| Unpopular opinion: As a recent graduate (last 5 years), I can't agree with most works desire to unionize for one reason: demand for your skills. When I was looking for my second tech job, I turned on that switch in my LinkedIn that lets recruiters contact me. I was immediately inundated with 10-20 messages a day from recruiters asking if I could speak with them about <Role with my expertice>. For me this was the most insane luxury in the workplace, instead of having to go out and look for jobs, those jobs were coming to me and knocking on my door. What I took from that is tech workers have an incredible choice in where they can go work because their skills are highly in-demand. So why unionize? Don't like where you work? Flip a switch and suddenly you have 10-20 offers a day from other companies looking to hire someone with your skillset. Yes, you have to spend time combing through the messages, on the phone with recruiters and going to interviews but at the end of the day with that level of attention to your skillset, you can basically decide where you want to work. Company A seems great but the culture is toxic, ok great let's see what company B has to offer. Company B has a good culture but their data collection practices you don't agree with, ok let's see what company C has to offer. Company C has a great culture and doesn't do the things you consider unethical with data collection, bam we have a winner. Also on the topic of general democracy in the workplace regarding decisions. As an engineer you don't make those decisions, you just implement them. Don't like the decisions, go somewhere else. Want more/total control over decision making? Start your own company. |
But more importantly, these are the "halcyon" days of finding tech work, and they are fleeting. There is absolutely no guarantee the job market will look this promising in a few years. Things seemed to be on an endless upward trajectory in the 90s and then it all came crashing down.
If you're gambling on the fact that tech work will always be in extremely high demand, then you have a combination of risk appetite and optimism that makes for a founder.
As someone who worked through the period of the tech industry during the dotcom fallout, lots of stuff people take for granted today was non-existent: You had much less autonomy over the technical aspects of the objectives you were trying to achieve.
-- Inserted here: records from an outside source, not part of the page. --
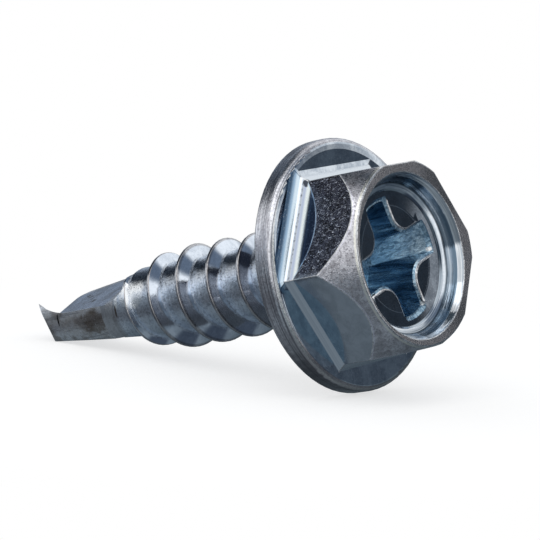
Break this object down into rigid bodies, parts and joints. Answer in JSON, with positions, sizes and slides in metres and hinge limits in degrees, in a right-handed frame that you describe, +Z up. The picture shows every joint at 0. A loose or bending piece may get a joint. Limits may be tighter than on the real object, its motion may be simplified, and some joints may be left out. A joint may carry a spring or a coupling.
{
  "type": "self drilling screw",
  "caption": "Hexagon washer head self drilling screw with a cross recess in a stepped hollow, a coarse tapping thread and a two-winged drill point, lying on its side.",
  "frame": {"origin": "under the middle of the bounding box of the lying screw, in the plane it rests on", "axes": "+X along the length of the lying screw towards its head, +Z up"},
  "size_m": [0.0216, 0.011, 0.0108],
  "materials": {
    "zinc_plated_steel": "bright zinc plating with a bluish cast, pitted on the flats and worn on the edges"
  },
  "bodies": {
    "root": {"screw": "zinc_plated_steel"}
  },
  "joints": []
}
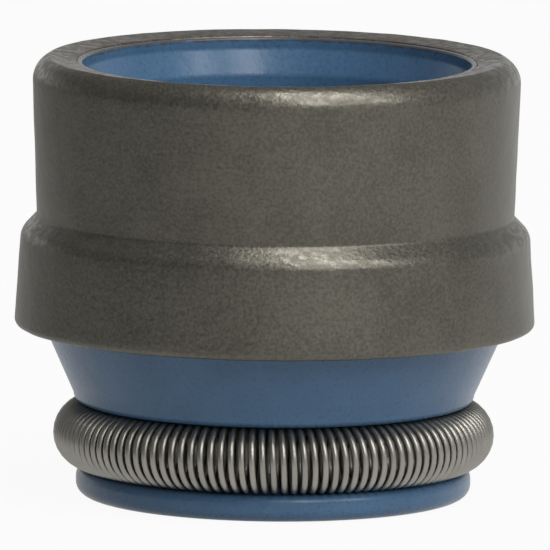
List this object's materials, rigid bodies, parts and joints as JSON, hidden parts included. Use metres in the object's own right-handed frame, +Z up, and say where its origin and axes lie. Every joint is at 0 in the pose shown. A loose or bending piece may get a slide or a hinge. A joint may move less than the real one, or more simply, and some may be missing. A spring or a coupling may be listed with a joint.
{
  "type": "valve stem seal",
  "caption": "Valve stem seal: stepped steel case with a turned-in rim, moulded blue rubber body with a gripping socket and a wiping lip, and a coiled garter spring round the lip.",
  "frame": {"origin": "centre of the flat lip end that the seal stands on", "axes": "+Z up along the seal's axis, from the lip end to the open guide end; the ends of the garter spring meet on the +Y side"},
  "size_m": [0.0166, 0.0166, 0.0141],
  "materials": {
    "case_steel": "dark grey tumbled steel, satin, with polished bends",
    "seal_rubber": "moulded blue rubber, fine matt grain",
    "spring_wire": "drawn spring wire, semi-bright"
  },
  "bodies": {
    "root": {"steel_case": "case_steel", "rubber_body": "seal_rubber", "garter_spring": "spring_wire"}
  },
  "joints": []
}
Mandated tools, crappy underpowered computers, bureaucracy, over project dependencies, process-heavy SDLCs weren't just the norm, but widely viewed as the proper way to build software. It was all a reaction to what was seen as the "inmates running the asylum" during the dotcom boom. It basically took a bunch of promising startups in the mid-aughts to start cleaning people's clocks and become juggernauts to get the broader industry to reverse course. It also became a lot cheaper to do a tech startup.
Basically, understand that a lot of what is enjoyable today about working in tech is a side-effect of supply-and-demand; they HAVE to avoid developer-hostile actions because we're difficult to hire and expensive to employ. Once that's no longer the case, the screws are going to tighten. Just look at China's 9-9-6 work policies and companies using chat tools to spy on their employees to keep them working as a point of reference.
> As an engineer you don't make those decisions, you just implement them.
I'd like to think we have enough integrity as a profession to fall back on an Eichmann-adjacent justification.